Jan 5, 2007

Live by the Sword - Die by the Sword: A Customer Power Nightmare

Collins & Aikman has until the end of the month to play out its threat to use bankruptcy protection as a last-gasp tool to break over 3,000 unprofitable supply contracts with auto manufacturers. Unwilling to embrace consensual price increases, C&A's Key customer accounts - such as GM, Ford, and Toyota- will soon be forced to pick between higher prices (set at C&A's discretion) or moving their business to competing suppliers and dealing with the risks and challenges that rushed vendor transitions for strategic end product components create.

And worries are mounting in the auto industry that C&A's move is the tip of the iceberg; that Visteon, Delphi, and other suppliers will soon follow the same strategy. Sounds like a messy divorce. What's gone wrong with these relationships?

Live by the sword - die by the sword. Suppliers in any industry, especially the rough and tumble auto business, that myopically focus their growth strategies on cost reduction and inadequate attention to creating tangible (and differentiated) value for top customers will always find themselves stuck on the treadmill of commodity price wars. And commodity product vendors will never earn customer loyalty and benevolent behavior.

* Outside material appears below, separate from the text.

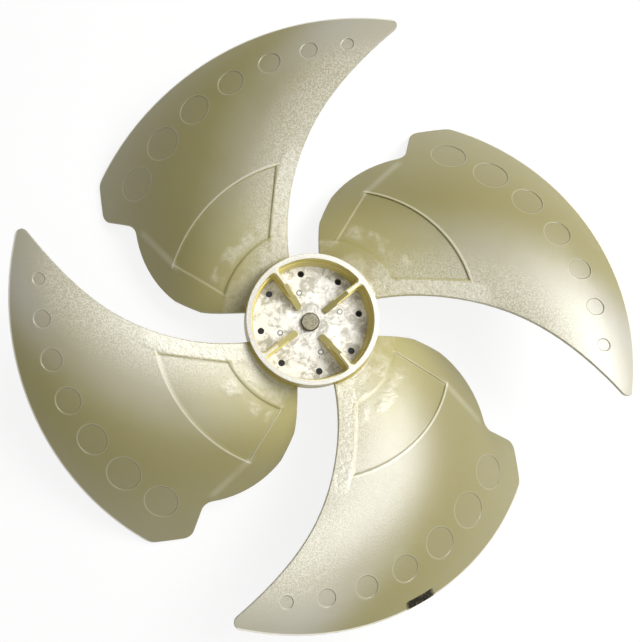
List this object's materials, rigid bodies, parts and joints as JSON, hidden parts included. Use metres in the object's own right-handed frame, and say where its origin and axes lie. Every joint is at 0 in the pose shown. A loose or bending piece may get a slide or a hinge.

Differentiation, tangible value, and a culture of intense Customer Advocacy are the only paths to building enduring, profitable, mutually beneficial business relationships. Senior executives that hide behind complaints about uninterested customers, tough competition, rising fuel and steel costs, and "the reality of our business" rhetoric should ensure they have great lawyers, because C&A's fate awaits them!